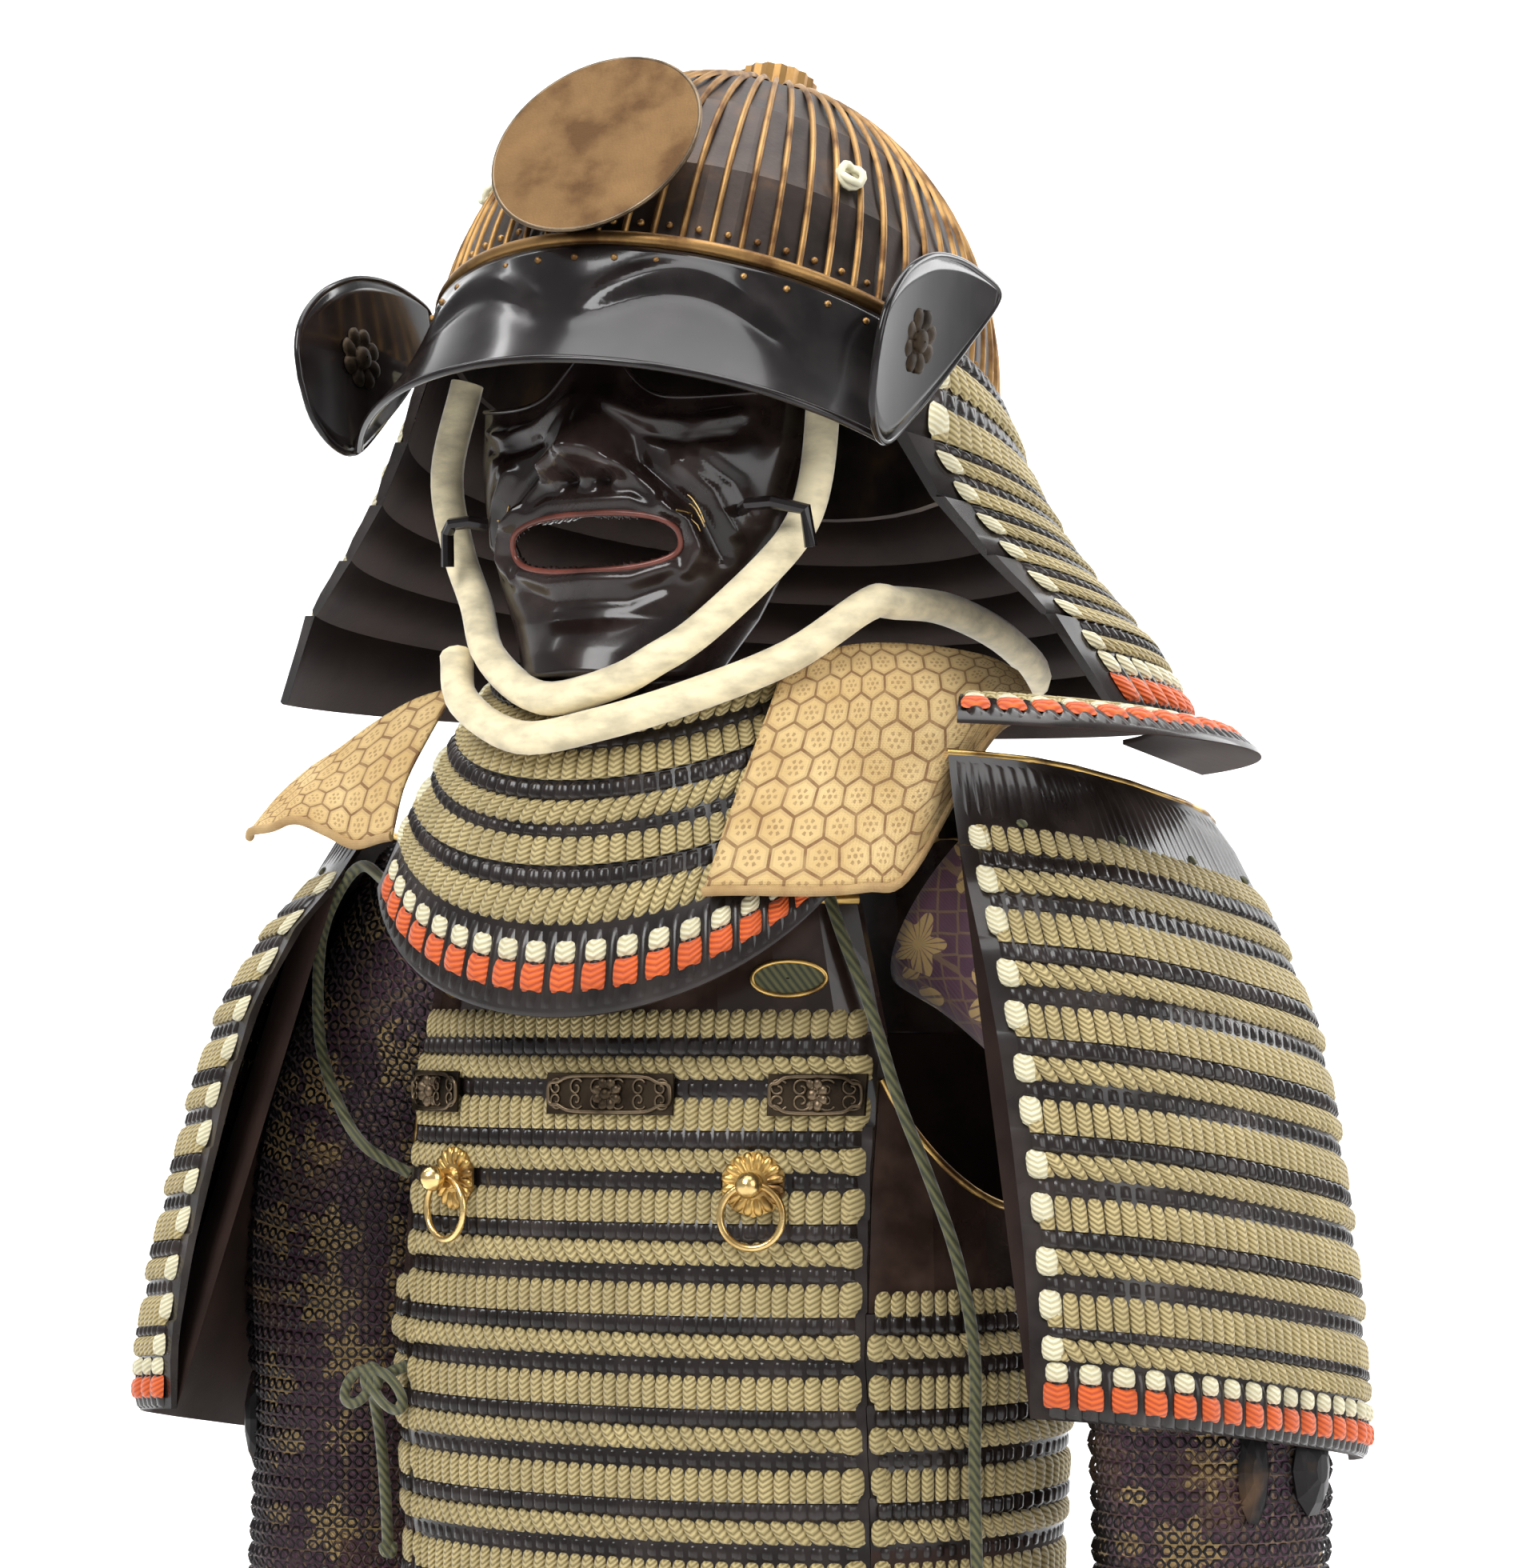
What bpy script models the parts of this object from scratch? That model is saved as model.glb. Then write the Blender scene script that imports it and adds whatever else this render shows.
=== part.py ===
"""Samurai armour, worn size: laced cuirass, helmet, half mask, throat guard, shoulder guards and mailed sleeves.

Everything hangs from the wearer's shoulders. The origin lies between the shoulder straps, at the
base of the neck. The wearer faces -Y and their left side is +X. Driving dimensions are in
millimetres, and the meshes are made in metres.
"""

import math

import bpy
import bmesh
from mathutils import Matrix, Vector

MM = 0.001
GAP = 0.3                     # clearance between neighbouring pieces

# Helmet: the bowl is an ellipse at its rim, tilted back about the wearer's brow
BOWL_HALF_WIDTH = 116.0
BOWL_HALF_LENGTH = 131.0
BOWL_HEIGHT = 135.0
BOWL_CENTRE = Vector((0.0, -3.0, 173.0))
BOWL_TILT = math.radians(19.0)
BOWL_ROUNDNESS = 2.0
BOWL_FACETS = 48
BOWL_RIDGE = 1.6               # how far the plates' flanges stand out
BOWL_WALL = 2.4
TOP_HOLE_RADIUS = 15.0
VISOR_SPREAD = math.radians(62.0)
PLATE = 2.4                   # thickness of a lacquered plate
CREST_RADIUS = 46.0
HELMET_TURN = math.radians(3.5)  # the helmet looks a little to the wearer's left
HELMET_LEAN = math.radians(2.0)  # and leans to that side
HELMET_PIVOT = Vector((0.0, 10.0, 190.0))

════

* _WRITTEN TASK_: Return the listing above in its exact form.

* _RESPONSE TO THIS EXERCISE_:
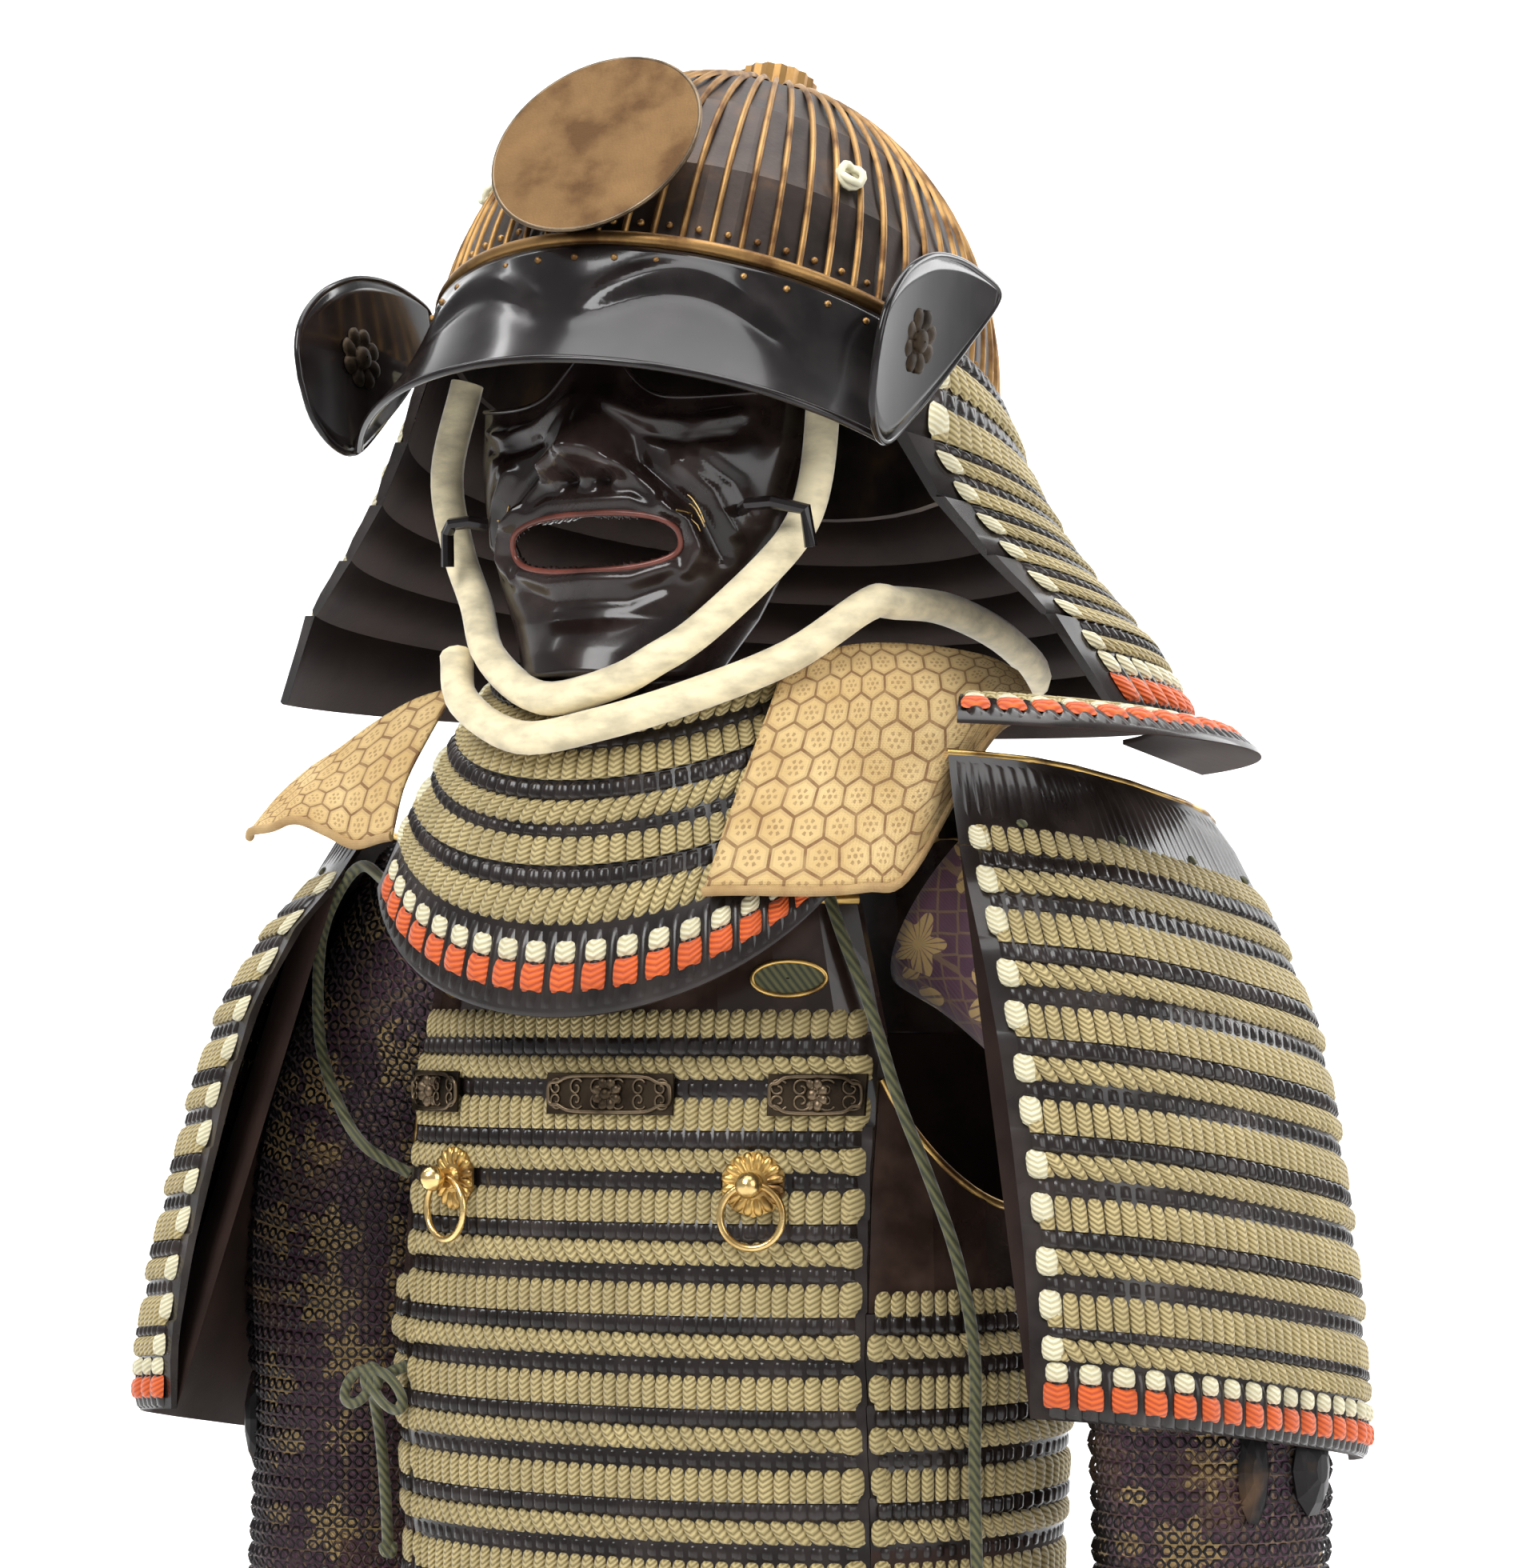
What bpy script models the parts of this object from scratch? That model is saved as model.glb. Then write the Blender scene script that imports it and adds whatever else this render shows.
=== part.py ===
"""Samurai armour, worn size: laced cuirass, helmet, half mask, throat guard, shoulder guards and mailed sleeves.

Everything hangs from the wearer's shoulders. The origin lies between the shoulder straps, at the
base of the neck. The wearer faces -Y and their left side is +X. Driving dimensions are in
millimetres, and the meshes are made in metres.
"""

import math

import bpy
import bmesh
from mathutils import Matrix, Vector

MM = 0.001
GAP = 0.3                     # clearance between neighbouring pieces

# Helmet: the bowl is an ellipse at its rim, tilted back about the wearer's brow
BOWL_HALF_WIDTH = 116.0
BOWL_HALF_LENGTH = 131.0
BOWL_HEIGHT = 135.0
BOWL_CENTRE = Vector((0.0, -3.0, 173.0))
BOWL_TILT = math.radians(19.0)
BOWL_ROUNDNESS = 2.0
BOWL_FACETS = 48
BOWL_RIDGE = 1.6               # how far the plates' flanges stand out
BOWL_WALL = 2.4
TOP_HOLE_RADIUS = 15.0
VISOR_SPREAD = math.radians(62.0)
PLATE = 2.4                   # thickness of a lacquered plate
CREST_RADIUS = 46.0
HELMET_TURN = math.radians(3.5)  # the helmet looks a little to the wearer's left
HELMET_LEAN = math.radians(2.0)  # and leans to that side
HELMET_PIVOT = Vector((0.0, 10.0, 190.0))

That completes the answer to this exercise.